Supplied data
————
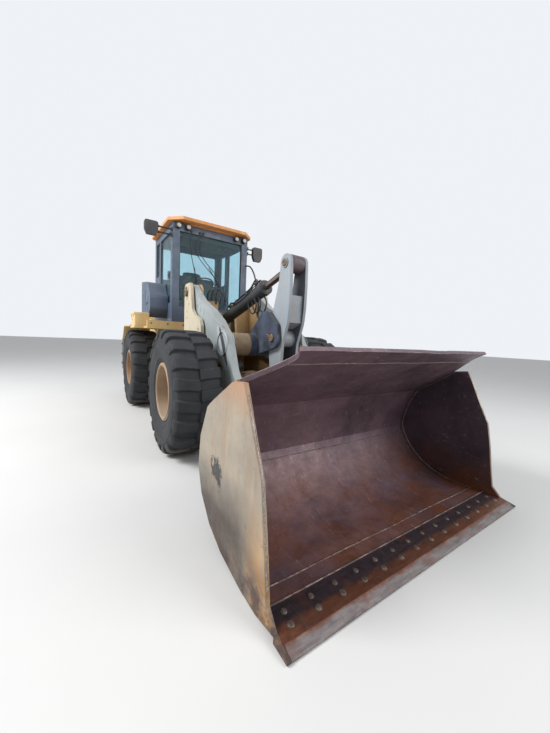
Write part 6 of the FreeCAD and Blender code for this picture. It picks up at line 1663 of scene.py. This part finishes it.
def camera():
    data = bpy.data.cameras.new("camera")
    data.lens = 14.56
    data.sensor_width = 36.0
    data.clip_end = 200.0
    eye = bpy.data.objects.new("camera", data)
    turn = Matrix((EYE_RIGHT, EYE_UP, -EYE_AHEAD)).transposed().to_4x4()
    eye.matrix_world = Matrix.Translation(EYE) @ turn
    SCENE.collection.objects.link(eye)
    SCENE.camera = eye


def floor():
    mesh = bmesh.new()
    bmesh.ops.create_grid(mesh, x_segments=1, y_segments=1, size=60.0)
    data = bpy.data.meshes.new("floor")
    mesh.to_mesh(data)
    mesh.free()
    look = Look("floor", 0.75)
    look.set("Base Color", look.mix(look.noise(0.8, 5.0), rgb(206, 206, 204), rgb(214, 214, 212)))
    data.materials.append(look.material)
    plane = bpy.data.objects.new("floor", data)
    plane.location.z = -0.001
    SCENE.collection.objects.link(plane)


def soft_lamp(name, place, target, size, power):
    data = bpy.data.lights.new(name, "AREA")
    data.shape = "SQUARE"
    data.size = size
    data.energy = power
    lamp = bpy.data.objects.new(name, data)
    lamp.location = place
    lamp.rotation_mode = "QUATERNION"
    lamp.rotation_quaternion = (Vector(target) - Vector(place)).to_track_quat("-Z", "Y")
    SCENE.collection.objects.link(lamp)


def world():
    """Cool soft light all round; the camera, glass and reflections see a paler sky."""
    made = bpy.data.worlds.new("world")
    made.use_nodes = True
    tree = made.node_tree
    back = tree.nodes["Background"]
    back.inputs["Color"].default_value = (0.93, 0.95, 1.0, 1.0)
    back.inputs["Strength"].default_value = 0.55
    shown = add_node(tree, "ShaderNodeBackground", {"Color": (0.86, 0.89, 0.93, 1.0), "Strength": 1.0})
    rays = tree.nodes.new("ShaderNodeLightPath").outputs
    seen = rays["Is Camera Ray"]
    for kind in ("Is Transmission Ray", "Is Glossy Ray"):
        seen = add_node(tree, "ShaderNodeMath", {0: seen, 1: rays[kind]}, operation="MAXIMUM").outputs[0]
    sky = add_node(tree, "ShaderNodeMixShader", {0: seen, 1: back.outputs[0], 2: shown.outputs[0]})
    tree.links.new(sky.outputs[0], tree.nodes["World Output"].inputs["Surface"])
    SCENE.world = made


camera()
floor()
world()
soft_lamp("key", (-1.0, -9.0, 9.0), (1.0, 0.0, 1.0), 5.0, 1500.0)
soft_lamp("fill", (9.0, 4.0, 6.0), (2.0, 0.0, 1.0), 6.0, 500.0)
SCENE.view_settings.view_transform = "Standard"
————
Reproduce verbatim only this range: the first line of the material through the line that contains "SCENE.camera = eye", inclusive.

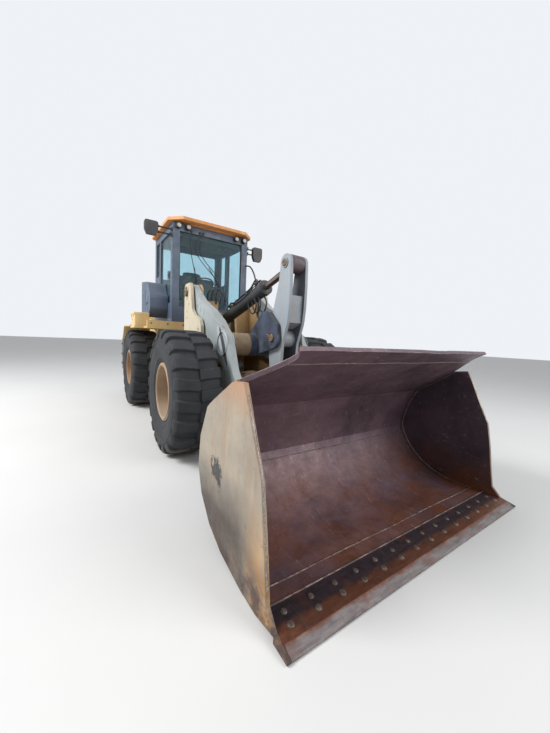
Write part 6 of the FreeCAD and Blender code for this picture. It picks up at line 1663 of scene.py. This part finishes it.
def camera():
    data = bpy.data.cameras.new("camera")
    data.lens = 14.56
    data.sensor_width = 36.0
    data.clip_end = 200.0
    eye = bpy.data.objects.new("camera", data)
    turn = Matrix((EYE_RIGHT, EYE_UP, -EYE_AHEAD)).transposed().to_4x4()
    eye.matrix_world = Matrix.Translation(EYE) @ turn
    SCENE.collection.objects.link(eye)
    SCENE.camera = eye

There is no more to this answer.